C’est la thèse, très répandue et maintes fois reprises, selon laquelle la prohibition serait un remède pire que le mal, et aggraverait la situation des prostituées. Mais les adversaires de l’abolition prennent le problème à l’envers : si par exemple des femmes n’ont pas de meilleur moyen pour régler leurs dettes et subsister que la prostitution et la bascule dans la clandestinité, cela ne signifie pas que la prostitution est indispensable mais au contraire que les autres moyens de subsistance sont insuffisants et que l’organisation du travail doit être revue. Dans l’antiquité gréco-romaine, un citoyen libre endetté pouvait être réduit en esclavage ou se vendre lui-même comme esclave pour solder sa dette. Le cas de Valentina rappelle que la prostitution est bel et bien, le plus souvent, ni plus ni moins qu’un asservissement.

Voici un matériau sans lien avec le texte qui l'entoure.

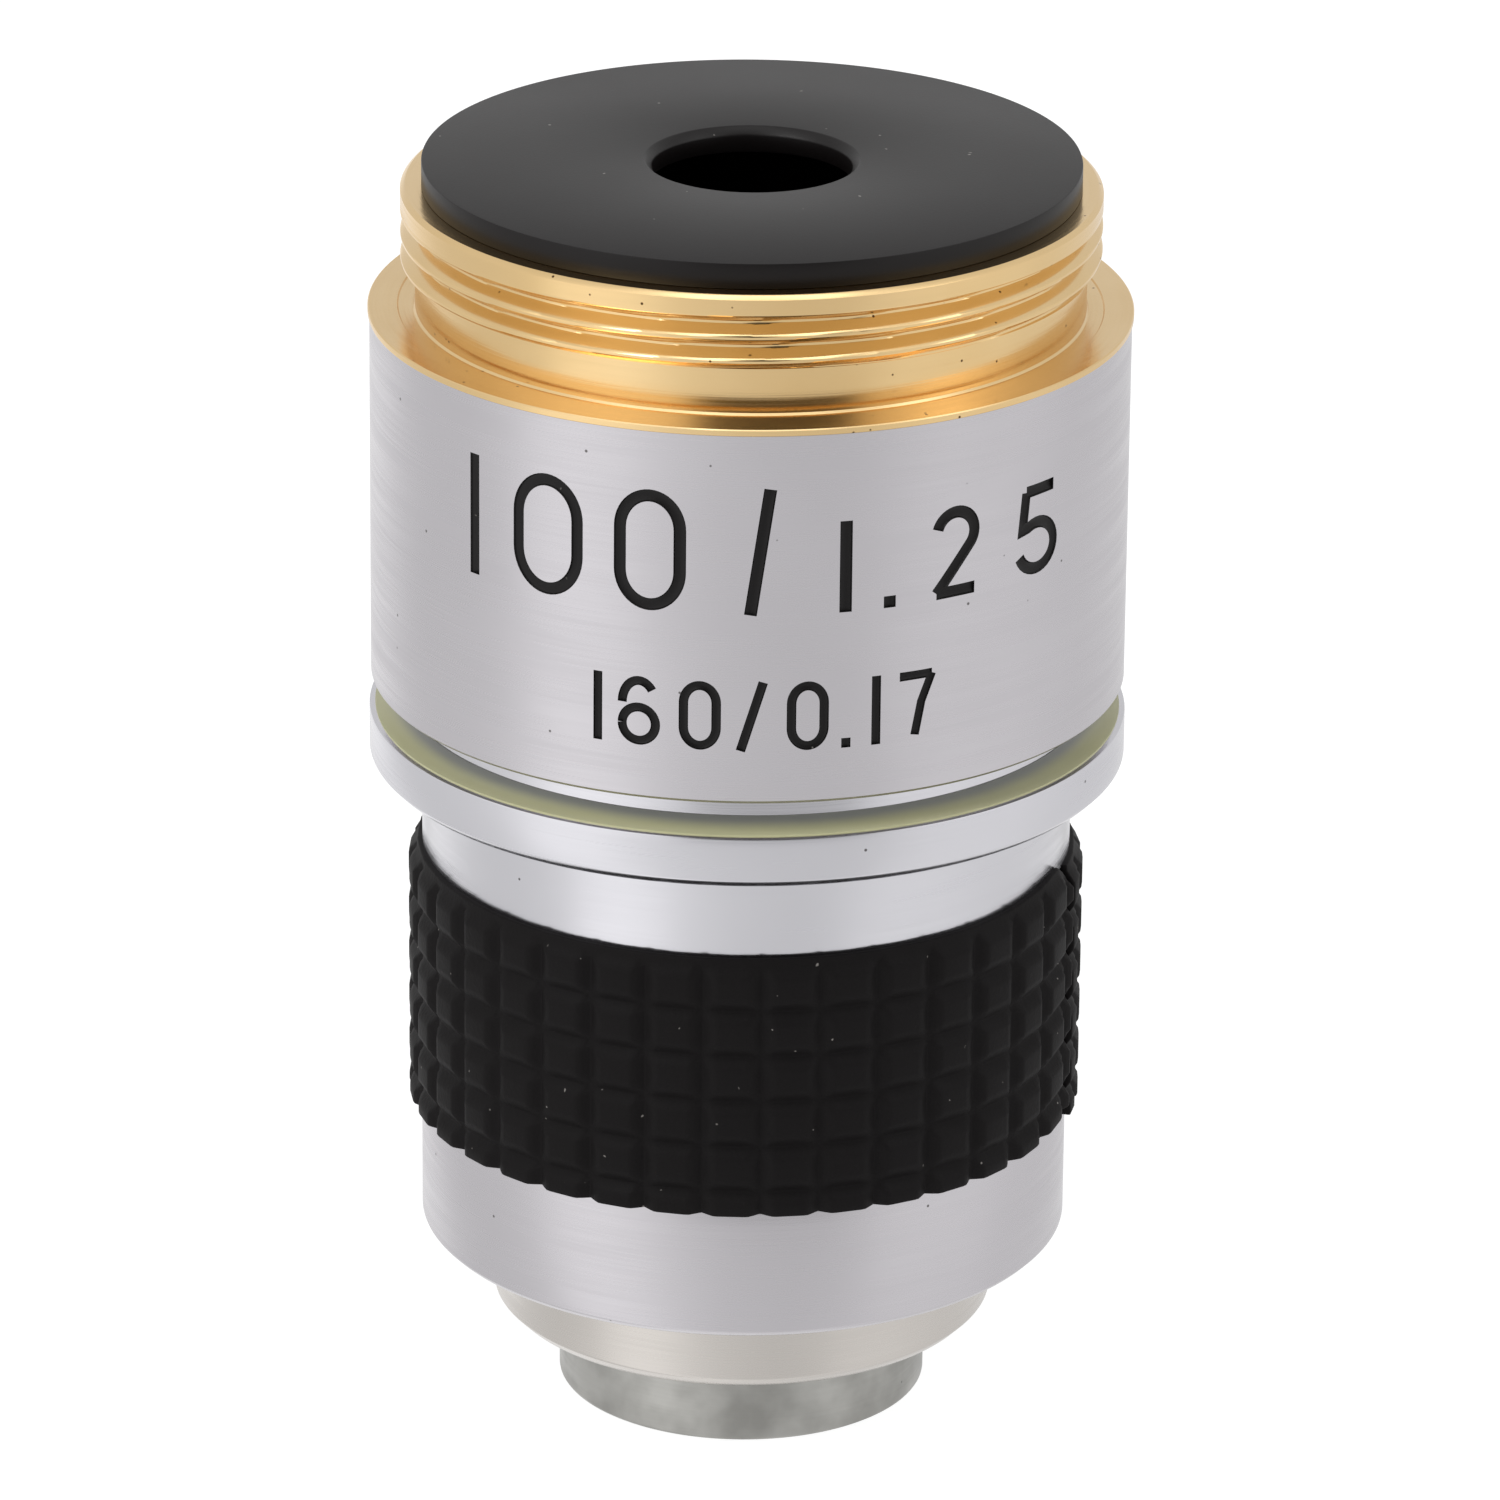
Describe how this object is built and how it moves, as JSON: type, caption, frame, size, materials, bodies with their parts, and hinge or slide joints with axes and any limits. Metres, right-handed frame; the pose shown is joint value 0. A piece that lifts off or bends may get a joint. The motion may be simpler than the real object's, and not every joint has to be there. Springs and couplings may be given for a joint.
{
  "type": "microscope objective",
  "caption": "Short spring-nosed immersion microscope objective: turned satin barrel with a brass screw thread, black end disc, chequered rubber grip and a flat tip.",
  "frame": {"origin": "middle of the tip's flat end, on the optical axis", "axes": "+Z along the optical axis from the tip to the screw thread; -Y towards the side with the engraved numbers; +X to the right seen from that side"},
  "size_m": [0.022, 0.022, 0.038],
  "materials": {
    "black_enamel": "matt black lacquer on brass",
    "bare_brass": "turned bare brass",
    "satin_plate": "satin chrome plate on turned brass",
    "cream_lacquer": "cream lacquer fill",
    "black_rubber": "moulded black rubber",
    "nickel_silver": "turned nickel silver",
    "plated_tip": "worn nickel plate",
    "spring_steel": "drawn steel wire",
    "screw_steel": "turned steel",
    "blackened_brass": "chemically blackened brass",
    "optical_glass": "polished and coated"
  },
  "bodies": {
    "housing": {"top_stop": "black_enamel", "mount_body": "bare_brass", "barrel_sleeve": "satin_plate", "colour_band": "cream_lacquer", "lower_body": "satin_plate", "grip_strip": "black_rubber", "spring_seat": "blackened_brass", "guide_screw": "screw_steel", "return_spring": "spring_steel"},
    "nose": {"nose_sleeve": "nickel_silver", "front_cap": "plated_tip", "front_lens": "optical_glass", "meniscus_cell": "blackened_brass", "meniscus_lens": "optical_glass", "front_spacer": "blackened_brass", "lower_doublet_cell": "blackened_brass", "lower_doublet_flint": "optical_glass", "lower_doublet_crown": "optical_glass", "middle_spacer": "blackened_brass", "upper_doublet_cell": "blackened_brass", "upper_doublet_flint": "optical_glass", "upper_doublet_crown": "optical_glass", "rear_stop": "blackened_brass", "cell_retainer": "blackened_brass"}
  },
  "joints": [
    {"name": "nose_slide", "type": "slide", "parent": "housing", "child": "nose", "axis": [0, 0, 1], "range_m": [0, 0.002], "stiffness_N_per_m": 500, "springref_m": -0.006, "deforming": ["return_spring"]}
  ]
}
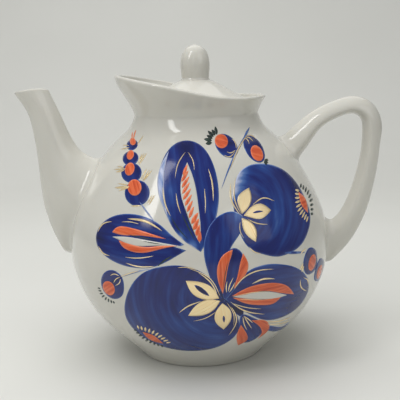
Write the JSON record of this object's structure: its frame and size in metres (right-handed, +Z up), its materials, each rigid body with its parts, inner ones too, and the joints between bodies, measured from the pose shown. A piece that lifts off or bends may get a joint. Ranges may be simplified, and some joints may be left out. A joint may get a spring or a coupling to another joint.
{
  "type": "porcelain teapot",
  "caption": "Round-bellied porcelain teapot with a hollow spout, a loop handle, a slanted flared collar and a lift-off domed lid with an egg-shaped knob.",
  "frame": {"origin": "on the surface the pot stands on, at the axis of the round body, which is the middle of the whole pot's footprint", "axes": "+Z up along the body's axis, -X towards the spout, +X towards the handle, -Y towards the painted front"},
  "size_m": [0.2689, 0.1904, 0.226],
  "materials": {
    "body_glaze": "clear gloss glaze over white porcelain, painted with cobalt, red enamel and gold",
    "spout_glaze": "clear gloss glaze",
    "handle_glaze": "clear gloss glaze",
    "lid_glaze": "clear gloss glaze",
    "knob_glaze": "clear gloss glaze"
  },
  "bodies": {
    "pot": {"pot_base": "body_glaze", "lower_belly": "body_glaze", "upper_belly": "body_glaze", "shoulder": "body_glaze", "collar": "body_glaze", "spout": "spout_glaze", "handle": "handle_glaze"},
    "lid": {"lid": "lid_glaze", "lid_knob": "knob_glaze"}
  },
  "joints": [
    {"name": "lid_lift", "type": "slide", "parent": "pot", "child": "lid", "axis": [0, 0, 1], "range_m": [0, 0.06]}
  ]
}
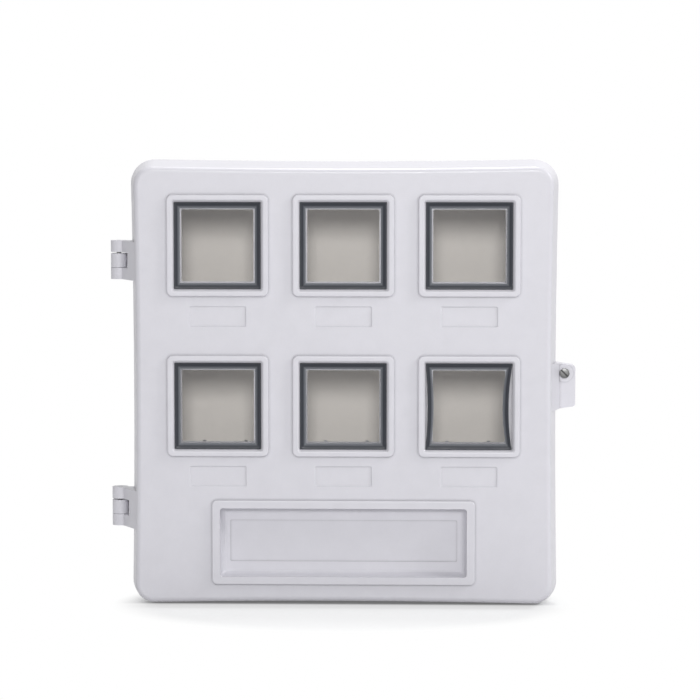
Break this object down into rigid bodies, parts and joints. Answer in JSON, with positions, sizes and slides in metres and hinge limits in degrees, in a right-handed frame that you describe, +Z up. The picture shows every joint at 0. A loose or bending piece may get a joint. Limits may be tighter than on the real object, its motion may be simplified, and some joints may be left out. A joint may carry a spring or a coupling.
{
  "type": "electric meter box",
  "caption": "Shallow wall box for electricity meters: moulded base, hinged cover with square glazed windows in a grid, a sunken plate field and a screw latch.",
  "frame": {"origin": "centre of the four wall holes, on the back plane of the wall pads", "axes": "+X to the right seen from the front, +Y into the wall, +Z up; the cover faces -Y"},
  "size_m": [0.589, 0.1625, 0.565],
  "materials": {
    "housing": "satin",
    "board": "matte",
    "rubber": "matte",
    "glazing_rubber": "satin",
    "insulator": "matte",
    "steel": "satin",
    "dark_steel": "satin",
    "zinc": "satin",
    "brass": "satin",
    "pane": "clear"
  },
  "bodies": {
    "box": {"base_box": "housing", "door_seal": "rubber", "meter_board": "board", "board_screws": "steel", "meter_hanger_screws": "steel", "breaker_rail": "zinc", "rail_screws": "steel", "neutral_bar": "brass", "neutral_bar_screws": "steel", "earth_bar": "brass", "earth_bar_screws": "steel", "bar_feet": "insulator", "bar_screws": "steel", "cable_grommets": "rubber", "hinge_pin_upper": "steel", "hinge_pin_lower": "steel", "lock_insert": "brass"},
    "cover": {"cover": "housing", "window_pane_1": "pane", "window_seal_1": "glazing_rubber", "window_pane_2": "pane", "window_seal_2": "glazing_rubber", "window_pane_3": "pane", "window_seal_3": "glazing_rubber", "window_pane_4": "pane", "window_seal_4": "glazing_rubber", "window_pane_5": "pane", "window_seal_5": "glazing_rubber", "window_pane_6": "pane", "window_seal_6": "glazing_rubber"},
    "lock_clip": {"lock_clip": "steel"},
    "lock_screw": {"lock_screw": "dark_steel"}
  },
  "joints": [
    {"name": "cover_hinge", "type": "hinge", "parent": "box", "child": "cover", "pos_m": [-0.2863, -0.1053, 0], "axis": [0, 0, -1], "range_deg": [0, 165]},
    {"name": "lock_draw", "type": "slide", "parent": "cover", "child": "lock_clip", "axis": [0, -1, 0], "range_m": [0, 0.00751]},
    {"name": "lock_turn", "type": "hinge", "parent": "lock_clip", "child": "lock_screw", "pos_m": [0.2786, -0.1056, 0.0134], "axis": [0, -1, 0], "range_deg": [0, 2700]}
  ],
  "couplings": [
    {"joint": "lock_draw", "follows": "lock_turn", "m_per_rad": 0.00015915}
  ]
}
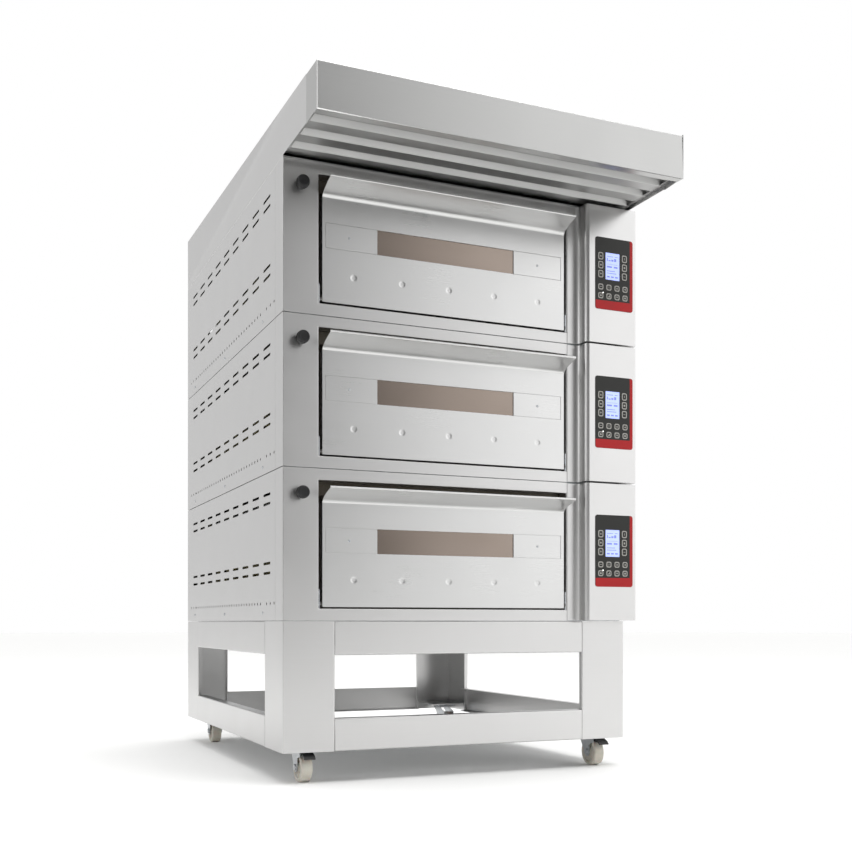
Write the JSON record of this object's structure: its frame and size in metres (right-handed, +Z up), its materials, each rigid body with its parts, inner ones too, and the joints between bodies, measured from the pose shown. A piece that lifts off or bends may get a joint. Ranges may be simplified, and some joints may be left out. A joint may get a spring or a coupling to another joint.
{
  "type": "deck oven",
  "caption": "Electric stone-hearth deck oven with stacked baking decks, drop-down doors, side control boxes, a louvred vapour hood and an open stand on castors.",
  "frame": {"origin": "on the floor, under the middle of the whole object's box", "axes": "+X to the right as seen from the front, +Y to the rear, +Z up; the doors face -Y"},
  "size_m": [1.0022, 1.485, 1.7639],
  "materials": {
    "stainless": "satin",
    "door_stainless": "satin",
    "zinc_steel": "satin",
    "spring_steel": "satin",
    "castor_nylon": "satin",
    "black_plastic": "satin",
    "chamber_steel": "satin",
    "mineral_wool": "matte",
    "gasket_fibre": "matte",
    "hearth_stone": "matte",
    "element_sheath": "satin",
    "lamp_glass": "gloss",
    "keypad_film": "satin",
    "display_glass": "gloss",
    "circuit_board": "satin",
    "window_glass": "gloss",
    "motor_paint": "satin"
  },
  "bodies": {
    "oven": {"stand_legs": "stainless", "stand_rails": "stainless", "left_covers": "stainless", "right_covers": "stainless", "rear_covers": "stainless", "front_frame_1": "stainless", "front_frame_2": "stainless", "front_frame_3": "stainless", "control_box_1": "stainless", "control_box_2": "stainless", "control_box_3": "stainless", "hood_shell": "stainless", "hood_fascia": "stainless", "hood_louvres": "stainless", "castor_plates": "zinc_steel", "chassis": "zinc_steel", "steam_flues": "zinc_steel", "door_hinges": "zinc_steel", "cover_screws": "zinc_steel", "fan_housing": "zinc_steel", "door_springs": "spring_steel", "cable_glands": "black_plastic", "chamber_1": "chamber_steel", "chamber_2": "chamber_steel", "chamber_3": "chamber_steel", "insulation": "mineral_wool", "door_gaskets": "gasket_fibre", "hearth_stones": "hearth_stone", "heating_elements": "element_sheath", "lamps": "lamp_glass", "keypads": "keypad_film", "displays": "display_glass", "electrical_gear": "circuit_board", "fan_motor": "motor_paint"},
    "door_1": {"door_panel_1": "door_stainless", "door_glass_1": "window_glass", "door_liner_1": "chamber_steel"},
    "vent_1": {"vent_knob_1": "black_plastic", "vent_rod_1": "zinc_steel"},
    "door_2": {"door_panel_2": "door_stainless", "door_glass_2": "window_glass", "door_liner_2": "chamber_steel"},
    "vent_2": {"vent_knob_2": "black_plastic", "vent_rod_2": "zinc_steel"},
    "door_3": {"door_panel_3": "door_stainless", "door_glass_3": "window_glass", "door_liner_3": "chamber_steel"},
    "vent_3": {"vent_knob_3": "black_plastic", "vent_rod_3": "zinc_steel"},
    "castor_front_left": {"castor_fork_front_left": "zinc_steel"},
    "wheel_front_left": {"castor_wheel_front_left": "castor_nylon"},
    "castor_front_right": {"castor_fork_front_right": "zinc_steel"},
    "wheel_front_right": {"castor_wheel_front_right": "castor_nylon"},
    "castor_rear_left": {"castor_fork_rear_left": "zinc_steel"},
    "wheel_rear_left": {"castor_wheel_rear_left": "castor_nylon"},
    "castor_rear_right": {"castor_fork_rear_right": "zinc_steel"},
    "wheel_rear_right": {"castor_wheel_rear_right": "castor_nylon"},
    "brake_left": {"brake_pedal_front_left": "black_plastic"},
    "brake_right": {"brake_pedal_front_right": "black_plastic"},
    "impeller": {"fan_impeller": "zinc_steel"}
  },
  "joints": [
    {"name": "door_1_hinge", "type": "hinge", "parent": "oven", "child": "door_1", "pos_m": [-0.0514, -0.4585, 0.448], "axis": [1, 0, 0], "range_deg": [0, 90], "stiffness_Nm_per_rad": 2, "springref_deg": -22.92},
    {"name": "vent_1_pull", "type": "slide", "parent": "oven", "child": "vent_1", "axis": [0, -1, 0], "range_m": [0, 0.06]},
    {"name": "door_2_hinge", "type": "hinge", "parent": "oven", "child": "door_2", "pos_m": [-0.0514, -0.4585, 0.828], "axis": [1, 0, 0], "range_deg": [0, 90], "stiffness_Nm_per_rad": 2, "springref_deg": -22.92},
    {"name": "vent_2_pull", "type": "slide", "parent": "oven", "child": "vent_2", "axis": [0, -1, 0], "range_m": [0, 0.06]},
    {"name": "door_3_hinge", "type": "hinge", "parent": "oven", "child": "door_3", "pos_m": [-0.0514, -0.4585, 1.208], "axis": [1, 0, 0], "range_deg": [0, 90], "stiffness_Nm_per_rad": 2, "springref_deg": -22.92},
    {"name": "vent_3_pull", "type": "slide", "parent": "oven", "child": "vent_3", "axis": [0, -1, 0], "range_m": [0, 0.06]},
    {"name": "castor_front_left_swivel", "type": "hinge", "parent": "oven", "child": "castor_front_left", "pos_m": [-0.4314, -0.3815, 0.093], "axis": [0, 0, 1], "continuous": true},
    {"name": "wheel_front_left_roll", "type": "hinge", "parent": "castor_front_left", "child": "wheel_front_left", "pos_m": [-0.4314, -0.4135, 0.0375], "axis": [1, 0, 0], "continuous": true},
    {"name": "castor_front_right_swivel", "type": "hinge", "parent": "oven", "child": "castor_front_right", "pos_m": [0.4186, -0.3815, 0.093], "axis": [0, 0, 1], "continuous": true},
    {"name": "wheel_front_right_roll", "type": "hinge", "parent": "castor_front_right", "child": "wheel_front_right", "pos_m": [0.4186, -0.4135, 0.0375], "axis": [1, 0, 0], "continuous": true},
    {"name": "castor_rear_left_swivel", "type": "hinge", "parent": "oven", "child": "castor_rear_left", "pos_m": [-0.4314, 0.6335, 0.093], "axis": [0, 0, 1], "continuous": true},
    {"name": "wheel_rear_left_roll", "type": "hinge", "parent": "castor_rear_left", "child": "wheel_rear_left", "pos_m": [-0.4314, 0.6015, 0.0375], "axis": [1, 0, 0], "continuous": true},
    {"name": "castor_rear_right_swivel", "type": "hinge", "parent": "oven", "child": "castor_rear_right", "pos_m": [0.4186, 0.6335, 0.093], "axis": [0, 0, 1], "continuous": true},
    {"name": "wheel_rear_right_roll", "type": "hinge", "parent": "castor_rear_right", "child": "wheel_rear_right", "pos_m": [0.4186, 0.6015, 0.0375], "axis": [1, 0, 0], "continuous": true},
    {"name": "brake_left_pedal", "type": "hinge", "parent": "castor_front_left", "child": "brake_left", "pos_m": [-0.4314, -0.4415, 0.0725], "axis": [1, 0, 0], "range_deg": [-15, 0]},
    {"name": "brake_right_pedal", "type": "hinge", "parent": "castor_front_right", "child": "brake_right", "pos_m": [0.4186, -0.4415, 0.0725], "axis": [1, 0, 0], "range_deg": [-15, 0]},
    {"name": "impeller_spin", "type": "hinge", "parent": "oven", "child": "impeller", "pos_m": [-0.0064, 0.4585, 1.625], "axis": [0, 0, 1], "continuous": true}
  ]
}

Le mythe a la vie dure du “plus vieux métier du monde”, si vieux qu’il serait impossible à extirper des sociétés humaines. N’allez pas parler aux antiabolitionnistes d’égalité entre les sexes, d’éducation des garçons à une sexualité respectueuse de l’autre et d’éducation des filles à un épanouissement hors de la soumission. N’allez pas leur parler non plus de remise en cause du capitalisme, ce capitalisme qui a réussi au stade actuel de la putification la prouesse d’opérer la synthèse entre la domination masculine la plus traditionnelle et le consumérisme le plus moderne. N’allez pas dire à celles et ceux qui trouvent que tapiner, ce n’est pas pire que de trimer à l’usine, qu’elles ou ils n’ont qu’à envoyer leurs propres filles sur le trottoir ou œuvrer à la transformation des usines. N’allez pas leur dire non plus que les quelques rares prostituées qui affirment avoir choisi librement leur “métier” ont le plus souvent des histoires personnelles difficiles, faites de traumatismes, de névroses et d’addictions dont l’origine est souvent liée à la violence masculine, notamment familiale. N’allez pas leur dire que la violence masculine, la prédation sexuelle, la libido exacerbée à un degré pathologique sont des troubles qui pourraient être atténués sensiblement par un traitement social, éducatif ou médical. N’allez pas leur dire que la misère sexuelle, et naturellement la violence, résultent souvent de la misère économique. Ils vous traiteraient de curés, de peine-à-jouir, de castrateurs, de partisans de l’ordre moral… Cut the crap !

Dans le discours des antiabolitionnistes, il reste toutefois un élément qui ne manque pas de pertinence : la prostitution est souvent rapportée à la question du travail, devenu à la faveur des techniques modernes de management tellement aliénant que les défenseurs de la prostitution peuvent sans être traités de fous présenter celle-ci comme un moindre mal, voire comme une activité qui serait finalement plus désirable que le travail “ordinaire” (du moins celui réservé aux plus démunis). C’est le signe que le travail, pour la majorité des travailleurs, est bel et bien d’ores et déjà ressenti comme une forme de prostitution. Qu’on vende son cul ou qu’on sacrifie sa dignité, sa santé et son intégrité physique et morale en vendant sa force de travail, finalement, dans bien des cas, la différence n’est pas évidente. La putification, en même temps qu’elle légitime la prostitution et la présente comme une fatalité naturelle irréductible, en fait aussi le modèle absolu de toute autre activité humaine. En affichant son vœu d’abolir la prostitution, Najat Vallaud-Belkacem fait preuve d’une louable ambition, mais au stade avancé de putification où nous sommes rendus, cela ne sera possible qu’en mettant en œuvre sur le long terme une ambition encore plus grande : abolir le capitalisme lui-même. Hélas, ce n’est en aucun cas la mission qui a été confiée par le nouveau président Hollande au gouvernement auquel appartient Najat Vallaud-Belkacem.